I was really impressed with how charming and cordial everyone was, and was a little overwhelmed by dudes like Dino from Fear Factory and Dez from Coal Chamber, two really sweet, smart guys who've basically been on tour for ten years straight and who had such an amazing passion for music and musicianship (with like zero degree of cynicism about these things - and able to tell the difference between them and 'the biz,' at which they have been bigger winners than most but still certainly not, as they put it "at Slipknot stature" I mean, imagine that being the bar YOU'LL never surpass. geeezzz).

10.08.2005

Banana Republicans USE doll parts

Maybe you've seen these excellent Banana Republican stickers around NYC and out and about. You should email this guy and ask him for some to put up. (Reminds me of the no-alien stickers that seemed to circle endlessly in the zine community of the mid-late 90s, or...obey, but must less obviously design-y)

Saw U.S.E. last night at the Knit and while I will love them til the end of time, I have to say that their newer, mid-tempo songs don't catch me nearly as hard as does "Emerald City" or any of their earlier jams. Noah was still as adorable as ever and the girls I think keep getting better and better. Sigh.

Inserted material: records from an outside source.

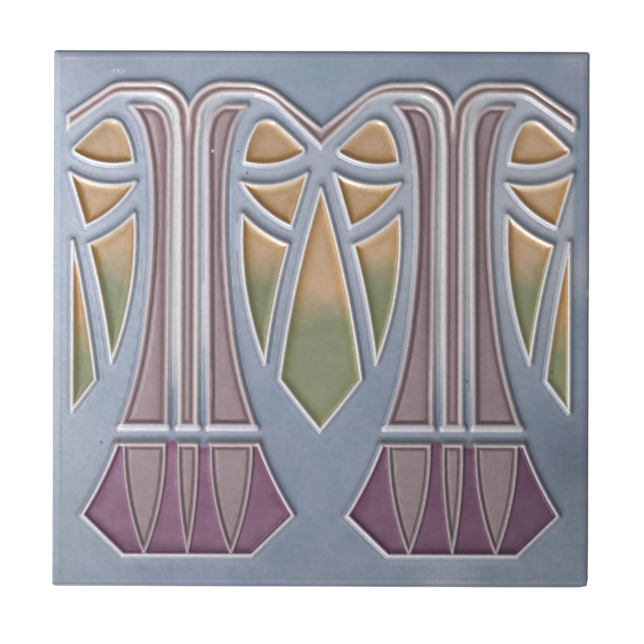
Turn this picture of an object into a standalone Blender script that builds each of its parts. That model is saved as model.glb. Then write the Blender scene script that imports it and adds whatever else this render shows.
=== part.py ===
"""Art nouveau wall tile: one press-moulded earthenware slab with a raised-line plant design.

The tile lies face up. Its origin is the centre of its underside, +Z points out of the glazed
face and +Y points to the top of the design. The design stands twice side by side, and each
half of it is the mirror image of the other about the middle of its own column.
"""

from math import asin, ceil, cos, pi, sin

import bmesh
import bpy
from mathutils import Vector

MM = 0.001

# The slab: a six inch tile, in millimetres as every size below
SIDE = 152.0
GROUND = 9.0
CORNER_RADIUS = 1.0
FACE_RIM_RADIUS = 0.8
FOOT_CHAMFER = 0.4

# The raised lines between the glazes: their section is a ridge with sloping sides, as wide as
# twice the half width given for its top and for the level of the ground
LINE_TOP = GROUND + 1.0
LINE_TOP_HALF = 0.35
LINE_GROUND_HALF = 0.95
PETAL_LINE_TOP = GROUND + 0.7
PETAL_LINE_TOP_HALF = 0.25
PETAL_LINE_GROUND_HALF = 0.6

# The panels that the lines close in, and the flat plateaus inside the flames and petals
PANEL_FLOOR = GROUND - 0.25
PETAL_FLOOR = GROUND - 0.35
CREST_FLOOR = GROUND + 0.4
FLAME_PLATEAU_TOP = GROUND + 0.45
FLAME_PLATEAU_INSET = 1.65
PETAL_PLATEAU_TOP = GROUND + 0.3
PETAL_PLATEAU_INSET = 1.25
PLATEAU_SLOPE = 0.5
ROOT = 0.5

# A tail is the point that an outline grows past a sharp corner when it is moved outwards
TAIL_REACH = 1.9
TIP_REACH = 8.0
STEP_ANGLE = 9.0 * pi / 180.0
MERGE = 0.02

# The two columns, and the vertical lines that end the design at the margins
COLUMN_OFFSET = 37.5
STRIP_HALF = 2.3
MARGIN_LINE = 71.6
HALF_KITE_LINE = 70.3

# The keying grooves of the back
GROOVE_COUNT = 9
BACK_GROOVE_WIDTH = 7.0
BACK_GROOVE_DEPTH = 1.2
BACK_GROOVE_PITCH = 14.5
BACK_BORDER = 8.0

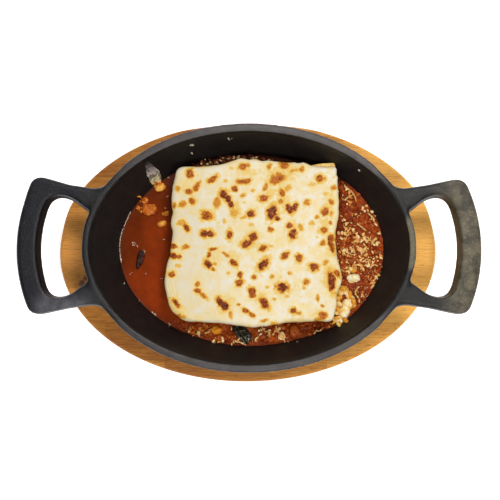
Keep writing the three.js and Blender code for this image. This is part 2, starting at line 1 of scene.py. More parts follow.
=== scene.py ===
# %% [markdown]
# # Lasagne bolognese in a cast-iron dish on a wooden board
#
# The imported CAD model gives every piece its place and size. This script keeps to it and makes what
# a cook and a camera would see: browned cheese, oily meat sauce, rough cast iron and oiled wood.
# Everything is drawn in millimetres and turned into metres when a mesh is made, because food and
# tableware are easier to picture in millimetres.

# %% Load the frame
import math

import bmesh
import bpy
import numpy as np
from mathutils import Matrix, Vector


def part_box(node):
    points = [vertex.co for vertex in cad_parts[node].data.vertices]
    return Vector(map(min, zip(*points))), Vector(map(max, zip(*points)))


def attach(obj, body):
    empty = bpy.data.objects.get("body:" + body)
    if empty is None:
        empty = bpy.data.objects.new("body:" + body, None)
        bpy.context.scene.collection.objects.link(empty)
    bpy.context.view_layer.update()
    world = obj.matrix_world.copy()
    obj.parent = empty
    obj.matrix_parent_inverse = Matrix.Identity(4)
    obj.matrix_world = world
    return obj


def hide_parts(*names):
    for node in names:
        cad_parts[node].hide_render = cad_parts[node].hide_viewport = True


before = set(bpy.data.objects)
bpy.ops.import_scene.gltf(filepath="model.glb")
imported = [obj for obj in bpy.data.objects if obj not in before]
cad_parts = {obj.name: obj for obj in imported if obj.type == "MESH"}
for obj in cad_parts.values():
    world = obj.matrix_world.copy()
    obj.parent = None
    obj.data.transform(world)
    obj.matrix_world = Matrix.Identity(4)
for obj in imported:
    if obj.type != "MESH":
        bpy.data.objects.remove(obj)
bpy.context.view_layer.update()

MM = 0.001

# %% [markdown]
# ## The camera
#
# The photo was taken from almost straight above, from about half a metre. The camera comes first,
# because small things such as the browned spots are placed where the photo shows them: a ray from
# the camera through a pixel meets the level surface that carries the thing.

# %% Camera
PHOTO_SIDE = 500  # pixels
ELEVATION = math.radians(84.6)
DISTANCE = 519  # from the camera to the point that it looks at
AIM = np.array([0.68, -4.45, 56.3])  # that point, at the height of the dish's rim
MM_PER_PIXEL = 0.6825  # at that point
SENSOR = 36
DISH_Y = -1.5  # the dish stands a little nearer than the middle of the board

forward = np.array([0, math.cos(ELEVATION), -math.sin(ELEVATION)])
upward = np.array([0, math.sin(ELEVATION), math.cos(ELEVATION)])
eye = AIM - forward * DISTANCE

camera_data = bpy.data.cameras.new("camera")
camera_data.sensor_width = SENSOR
camera_data.lens = SENSOR * DISTANCE / (MM_PER_PIXEL * PHOTO_SIDE)
camera = bpy.data.objects.new("camera", camera_data)
camera.location = eye * MM
camera.rotation_euler = (math.pi / 2 - ELEVATION, 0, 0)
bpy.context.scene.collection.objects.link(camera)
bpy.context.scene.camera = camera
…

Listening to the new Celebration record, ex-JAKS and Love Life but without Anthony, who is now in Bellmer Dolls (who could def. take the Dresden Dolls in a fight but who would want to beat up those two?). Katrina is less screamy and the organ sounds are now not guitar-organ, just organ, which gives it a more b-movie haunt feeling that the true horrorsound of Love Life. That JAKS reissue, that I reviewed for Seattle Weekly, is really killer. I wish I had seen Katrina back then - what a fury she must have been.